We met our client, the aforementioned Dana Gold, and played The Poverty Spiral with her for the first time. We were impressed with how well the feeling of frustration was communicated to the players, accurately representing the great weight behind the decisions that people in the condition of poverty have to make, and how seemingly impossible it is to truly leave the spiral of poverty and enter the world of financial stability. The game’s main purpose is to invoke empathy in the players, and the game currently delivers on that front. Our main complaint with the game is that there is untapped potential for emotional impact in the times when players do choose in-game strategy over being a good friend or family member, since there is no representation of your friends and family in game; for example, if you choose to let your sister’s kids enter the foster system rather than take care of them yourself, you never see the suffering that your decision caused. Improving on that emotional impact is one of our key focuses of design going forward.

One other area of improvement we saw in The Poverty Spiral was the potential for interaction between players, since it was very rare for one player’s actions to affect another’s. The amount and nature of player to player interaction is something we definitely want to tackle, even if the answer of how best to do that could be any number of potential solutions we have.

At this point, most of our work revolves around research, specifically research on what it’s like to live in the condition of poverty, how best to create an engaging transformational game, and how best to pack the players’ decisions with emotional impact. The former two areas are widely covered by various authors and academics, particularly Matthew Desmond, David Eggers, Valentino Achak Deng, Jonathan Kozol, Jacob Riis, Mary Jordan, and Kevin Sullivan, who have all written about different sectors in poverty, including refugees, healthcare, homelessness, tenement living, and housing, thus helping us to reflect the diverse cast of characters that players may embody in The Poverty Spiral. We’re also looking at Sabrina Culyba’s Transformational Framework, a tried and true guide for how to create games that change the players in a desired way.

As for researching emotional impact in the decisions players make, we’re studying two games that have famously done that very well on that front: This War of Mine and Frostpunk. This War of Mine functions in a very similar way to The Poverty Spiral, in that the game is all about making decisions as a character with very limited resources, even if the player takes the role of a civilian in war-torn Bosnia and Herzegovina, rather than an American in poverty. This War of Mine is famous for making players feel absolutely awful if they choose strategic choices over helping friends and family, which we absolutely want to learn from and emulate in The Poverty Spiral. Frostpunk also involves making decisions with heavy weight behind them, as players take the role of the captain of a large group of people who fled London due to extreme blizzards and were forced to found a new city in a frozen wasteland. Both games give us a lot to learn, but not all of us can access them just yet.
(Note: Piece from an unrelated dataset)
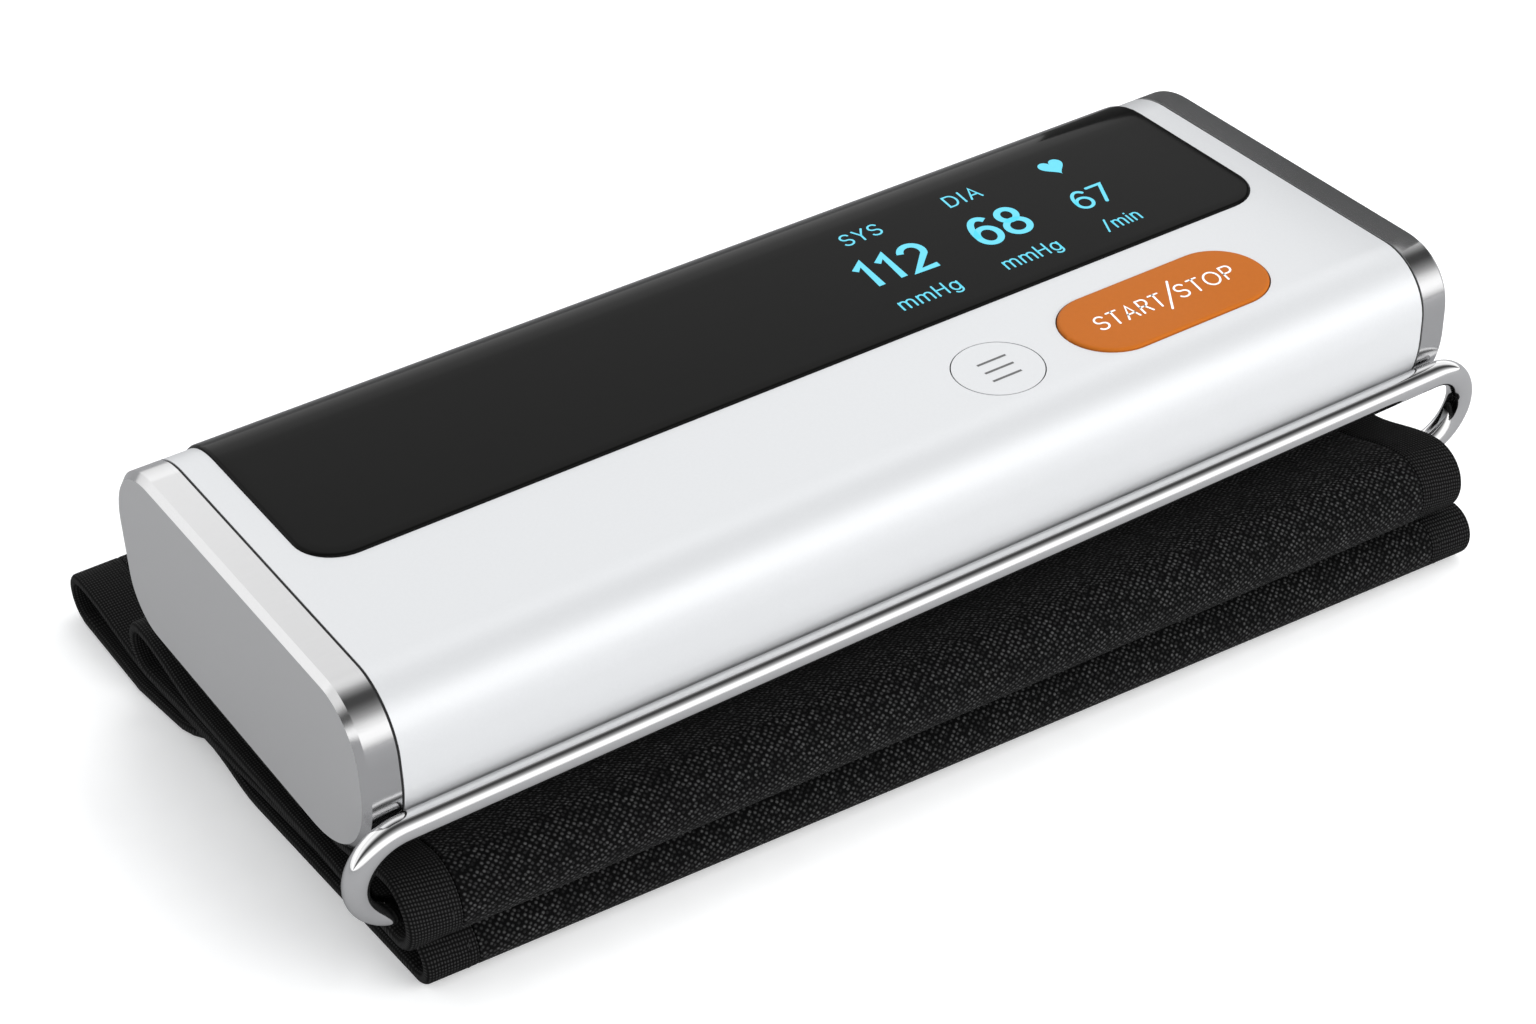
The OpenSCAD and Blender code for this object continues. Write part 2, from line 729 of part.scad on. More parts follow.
module exhaust_valve() color("goldenrod") translate([air_x, valve_y, body_z]) {
    translate([-valve_w / 2, -valve_w / 2, seat_z]) cube([valve_w, valve_w, air_z - seat_z + 3]);
    translate([0, 0.1 - valve_w / 2, air_z]) rotate([0, 0, -90]) barb_stub();
    translate([0, 0, air_z + 2.9]) cylinder(d = 4, h = 1.6);
}

module pressure_sensor() color("darkslategray") {
    translate([sensor_x, air_y - sensor_w / 2, body_z + sensor_z])
        cube([sensor_w, sensor_w, sensor_h]);
    translate([sensor_x - barb_l, air_y, body_z + sensor_port_z]) barb_stub();
}

// ---- the cuff's hold on the housing ----

nipple_top = seat_z + 3.2;
seal_z = nipple_top - 1.4;
tab_t = 0.45;
flange_t = 1;
flange_r = nipple_r + 2.5;
panel_low = -fit - strip_t;
tab_low = panel_low - fit - tab_t;

module cuff_nipple() color("black") translate([air_x, air_y, body_z]) {
    difference() {
        union() {
            translate([0, 0, tab_low - fit - flange_t]) cylinder(r = flange_r, h = flange_t);
            translate([0, 0, tab_low - fit - 0.1])
                cylinder(r = nipple_r, h = nipple_top - tab_low + fit + 0.1);
        }
        translate([0, 0, tab_low - 2]) cylinder(r = 1.2, h = nipple_top - tab_low + 4);
        translate([0, 0, seal_z - 0.5]) difference() {
            cylinder(r = nipple_r + 1, h = 1);
            translate([0, 0, -eps]) cylinder(r = nipple_r - 0.6, h = 2);
        }
    }
}

module nipple_seal() color("dimgray") translate([air_x, air_y, body_z + seal_z])
    rotate_extrude() translate([nipple_r - 0.25, 0]) circle(r = 0.33, $fn = 24);

module clamp_plate() color("lightgray") {
    front = strip_end_y + 3;
    back = strip_end_y + anchor_d - 3;
    half = boss_x + 4;
    low = panel_low - fit - clamp_t;
    translate([0, 0, body_z + low]) difference() {
        translate([-half, front, 0]) cube([2 * half, back - front, clamp_t]);
        for (x = [-boss_x, boss_x], y = boss_ys)
            translate([x, y, -eps]) cylinder(r = screw_r + fit, h = clamp_t + 2 * eps);
        translate([air_x, air_y, -eps]) cylinder(r = flange_r + 0.5, h = clamp_t + 2 * eps);
        translate([air_x - 6.5, front - eps, -eps])
            cube([13, air_y - front + eps + 5.2, clamp_t + 2 * eps]);
    }
}

module clamp_screws() color("silver") {
    plate_low = panel_low - fit - clamp_t;
    for (x = [-boss_x, boss_x], y = boss_ys)
        translate([x, y, body_z + plate_low - fit]) {
            translate([0, 0, -screw_head_h]) cylinder(r = screw_head_r, h = screw_head_h);
            translate([0, 0, -0.1])
                cylinder(r = screw_r, h = wall + boss_h - 0.5 - plate_low + fit);
        }
}

// ---- the cuff ----

hem_u = hem_w / strip_w;
mid_t = 0.2;

module cuff_anchor_panel() color("black") translate([anchor_shift, 0, body_z + panel_low])
    difference() {
        translate([-strip_w / 2, strip_end_y + fit, 0]) cube([strip_w, anchor_d, strip_t]);
        for (x = [-boss_x, boss_x], y = boss_ys)
            translate([x - anchor_shift, y, -eps]) cylinder(r = screw_r + 0.3, h = 3);
        translate([air_x - anchor_shift, air_y, -eps]) cylinder(r = nipple_r + 0.2, h = 3);
        translate([air_x - anchor_shift - 6.2, strip_end_y - eps, -eps]) cube([12.4, 2, 3]);
    }

module cuff_fabric() color("black") sheet(hem_u, 1 - hem_u, mid_t + fit, half_t);
module cuff_lining() color("black") sheet(hem_u, 1 - hem_u, -half_t, -mid_t - fit);
module left_hem() color("black") sheet(0, hem_u, -half_t, half_t);
module right_hem() color("black") sheet(1 - hem_u, 1, -half_t, half_t);

module cuff_bladder() color("darkslategray") {
    start = 2 + fold_steps + 1 + run_steps;
    sheet(1.4 * hem_u, 1 - 1.4 * hem_u, -mid_t, mid_t, start);
    translate([air_x, 0, body_z]) difference() {
        union() {
            translate([-5.5, strip_end_y - 0.1, -fit - half_t - mid_t])
                cube([11, 0.3, 2 * mid_t]);
            translate([-5.5, strip_end_y + fit, tab_low])
                cube([11, 0.5, -fit - half_t + mid_t - tab_low]);
            translate([-5.5, strip_end_y + 0.05, tab_low])
                cube([11, air_y - strip_end_y + 4.5, tab_t]);
        }
        translate([0, air_y, tab_low - eps]) cylinder(r = nipple_r + 0.1, h = 2);
    }
}

module hook_patch() color("dimgray")
    translate([back_shift - strip_w / 2 + 16, free_end_y + 2, strip_t + fit])
        cube([strip_w - 32, patch_l, patch_t]);

// ---- the wire ring and the sleeve that holds it ----

module wire_ring() color("silver") {
    end_r = ring_h / 2;
    straight = ring_l - ring_h;
    translate([ring_shift, axis_y, axis_z]) rotate([ring_lean, 0, 0]) {
        for (z = [0, ring_h]) translate([-straight / 2, 0, z])
            rotate([0, 90, 0]) cylinder(r = wire_r, h = straight, $fn = 48);
        for (s = [0, 1]) mirror([s, 0, 0]) translate([straight / 2, 0, end_r])
            rotate([90, 0, 0]) rotate([0, 0, -90])
                rotate_extrude(angle = 180, $fn = 48) translate([end_r, 0]) circle(r = wire_r, $fn = 48);
    }
}

module ring_sleeve() color("black") {
    half = strip_w / 2 - hem_w + 2;
    out_r = wire_r + wire_clear + sleeve_t;
    tail_z = upper_sag_z + half_t + 0.1;
    bend_y = axis_y + 7.8;
    along_x(-half, 2 * half) difference() {
        union() {
            translate([axis_y, axis_z]) circle(r = out_r);
            polygon([
                [axis_y, axis_z - out_r], [bend_y, tail_z], [bend_y + 7.5, tail_z],
                [bend_y + 7.5, tail_z + sleeve_t], [bend_y, tail_z + sleeve_t],
                [axis_y + 1, axis_z - out_r + 1]
            ]);
        }
        translate([axis_y, axis_z]) circle(r = wire_r + wire_clear);
    }
}

housing_shell();
left_end_cap();
right_end_cap();
left_gasket();
right_gasket();
display_window();
display_module();
display_flex();
start_button();
memory_button();
start_switch();
memory_switch();
main_board();
board_screws();
charge_port();
battery_cell();
inner_chassis();
pump_cradle();
pump_motor();
pump_head();
pump_tube();
air_manifold();
valve_tube();
exhaust_valve();
sensor_tube();
pressure_sensor();
cuff_nipple();
nipple_seal();
clamp_plate();
clamp_screws();
cuff_anchor_panel();
cuff_fabric();
cuff_lining();
cuff_bladder();
left_hem();
right_hem();
hook_patch();
wire_ring();
ring_sleeve();
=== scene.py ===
import json
import math

import bmesh
import bpy
import numpy as np
from mathutils import Matrix, Vector


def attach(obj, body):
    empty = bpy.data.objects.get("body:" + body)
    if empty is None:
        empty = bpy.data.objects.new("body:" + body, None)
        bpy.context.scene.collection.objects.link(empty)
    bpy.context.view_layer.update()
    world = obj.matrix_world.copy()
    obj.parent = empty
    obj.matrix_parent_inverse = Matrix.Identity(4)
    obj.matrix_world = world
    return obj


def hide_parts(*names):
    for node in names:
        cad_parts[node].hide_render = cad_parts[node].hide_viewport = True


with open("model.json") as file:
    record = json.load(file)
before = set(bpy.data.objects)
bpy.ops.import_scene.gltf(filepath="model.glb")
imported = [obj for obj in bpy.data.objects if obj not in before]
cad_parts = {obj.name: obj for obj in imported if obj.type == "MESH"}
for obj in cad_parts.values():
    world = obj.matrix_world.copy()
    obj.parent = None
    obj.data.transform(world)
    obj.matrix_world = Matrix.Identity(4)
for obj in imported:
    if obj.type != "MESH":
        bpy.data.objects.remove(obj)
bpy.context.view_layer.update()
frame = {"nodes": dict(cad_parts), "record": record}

scene = bpy.context.scene
scene.view_settings.view_transform = "Standard"
nodes = frame["nodes"]
mm = 0.001
baseZ = 13.8  # underside of the housing above the floor, in mm


# the camera, solved from the photograph's edges, in metres
camera = {"right": (0.83204, -0.55404, -0.02729), "up": (0.34522, 0.47869, 0.80727),
          "back": (-0.43420, -0.68110, 0.58955), "place": (-0.16057, -0.24404, 0.22798),
          "sensor": 36.0, "lens": 74.625, "near": 0.02, "far": 20.0}


def makeCamera():
    v = camera
    data = bpy.data.cameras.new("view")
    data.sensor_fit = "HORIZONTAL"
    data.sensor_width = v["sensor"]
    data.lens = v["lens"]
    data.clip_start = v["near"]
    data.clip_end = v["far"]
    cam = bpy.data.objects.new("view", data)
    scene.collection.objects.link(cam)
    turn = Matrix((v["right"], v["up"], v["back"])).transposed().to_4x4()
    cam.matrix_world = Matrix.Translation(v["place"]) @ turn
    scene.camera = cam


makeCamera()
print("camera")


# makes a node: values are set on its inputs, links come into them, settings are its own
def addNode(tree, kind, values=None, links=None, **settings):
    made = tree.nodes.new(kind)
    for key, value in settings.items():
        setattr(made, key, value)
    for key, value in (values or {}).items():
        made.inputs[key].default_value = value
    for key, source in (links or {}).items():
        tree.links.new(source, made.inputs[key])
    return made


def startMaterial(name, color, metallic=0.0, roughness=0.5):
    mat = bpy.data.materials.new(name)
    mat.use_nodes = True
    tree = mat.node_tree
    surface = tree.nodes["Principled BSDF"]
    surface.inputs["Base Color"].default_value = (*color, 1.0)
    surface.inputs["Metallic"].default_value = metallic
    surface.inputs["Roughness"].default_value = roughness
    place = tree.nodes.new("ShaderNodeTexCoord")
    return mat, tree, surface, place


# base colour between low and high, by a factor from 0 to 1
def blendColor(tree, surface, low, high, factor):
    blend = addNode(
        tree, "ShaderNodeMix", {6: (*low, 1.0), 7: (*high, 1.0)}, {0: factor}, data_type="RGBA"
    )
    tree.links.new(blend.outputs[2], surface.inputs["Base Color"])


def multiply(tree, first, second):
    return addNode(
        tree, "ShaderNodeMath", None, {0: first, 1: second}, operation="MULTIPLY"
    ).outputs[0]


def addBump(tree, surface, height, strength, distance):
    bump = addNode(
        tree, "ShaderNodeBump", {"Strength": strength, "Distance": distance}, {"Height": height}
    )
    tree.links.new(bump.outputs["Normal"], surface.inputs["Normal"])


# a finish with a fine grain: noise moves colour and roughness a little and
# raises the surface by a few hundredths of a millimetre
def grainMaterial(
    name, color, metallic, roughness, grain=1500.0, stretch=(1, 1, 1), vary=0.04, bump=0.05,
    rough=0.06, specular=0.5,
):
    mat, tree, surface, place = startMaterial(name, color, metallic, roughness)
    surface.inputs["Specular IOR Level"].default_value = specular
    turned = addNode(
        tree, "ShaderNodeMapping", {"Scale": stretch}, {"Vector": place.outputs["Object"]}
    )
    noise = addNode(
        tree, "ShaderNodeTexNoise", {"Scale": grain, "Detail": 3.0},
        {"Vector": turned.outputs["Vector"]},
    )
    broad = addNode(
        tree, "ShaderNodeTexNoise", {"Scale": 35.0, "Detail": 2.0},
        {"Vector": place.outputs["Object"]},
    )
    low = [c * (1 - vary) for c in color]
    high = [min(1.0, c * (1 + vary)) for c in color]
    blendColor(tree, surface, low, high, noise.outputs["Fac"])
    spread = addNode(
        tree, "ShaderNodeMapRange",
        {"From Min": 0.3, "From Max": 0.7, "To Min": roughness - rough,
         "To Max": roughness + rough},
        {"Value": broad.outputs["Fac"]},
    )
    tree.links.new(spread.outputs["Result"], surface.inputs["Roughness"])
    if bump:
        addBump(tree, surface, noise.outputs["Fac"], bump, 0.00005)
    return mat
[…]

In the meantime, free games like Spent, Cart Life, and Third World Farmer also revolve around trying to escape poverty. However, in playing them, we felt they also lacked the emotional weight that we hope to give The Poverty Spiral, since the player is a step removed from the NPCs that the player is aiming to help.

The main decision that the team made this week was the new platform for The Poverty Spiral: mobile devices. We wanted to make the game as accessible to the masses as possible, which meant that AR, VR, and gaming-specific consoles were out of the picture. This narrowed it down to PC/Mac or mobile devices. Dana told us that one of her dream features for the digital version of The Poverty Spiral included notifications about real-world current events that would affect the characters in the game. These notifications would likely either take the form of emails for PC/Mac or push notifications for mobile devices. Since we thought push notifications were less annoying than emails, we decided mobile was the better option. Also, one member of the team, who grew up surrounded by poverty, pointed out that it was more common for people in poverty to have a mobile device but no computer at home than the other way around, thus strengthening the argument for mobile devices as opposed to PC/Mac.

Going forward, we’ll continue to do more research in the same areas we have been, decide whether we want a 2D or 3D art style, and figure out which features of the current version of The Poverty Spiral are the most important to our client while transforming the game into the mobile version. The game has a lot of potential, and we’re excited to see how we can make the game improve in the coming months.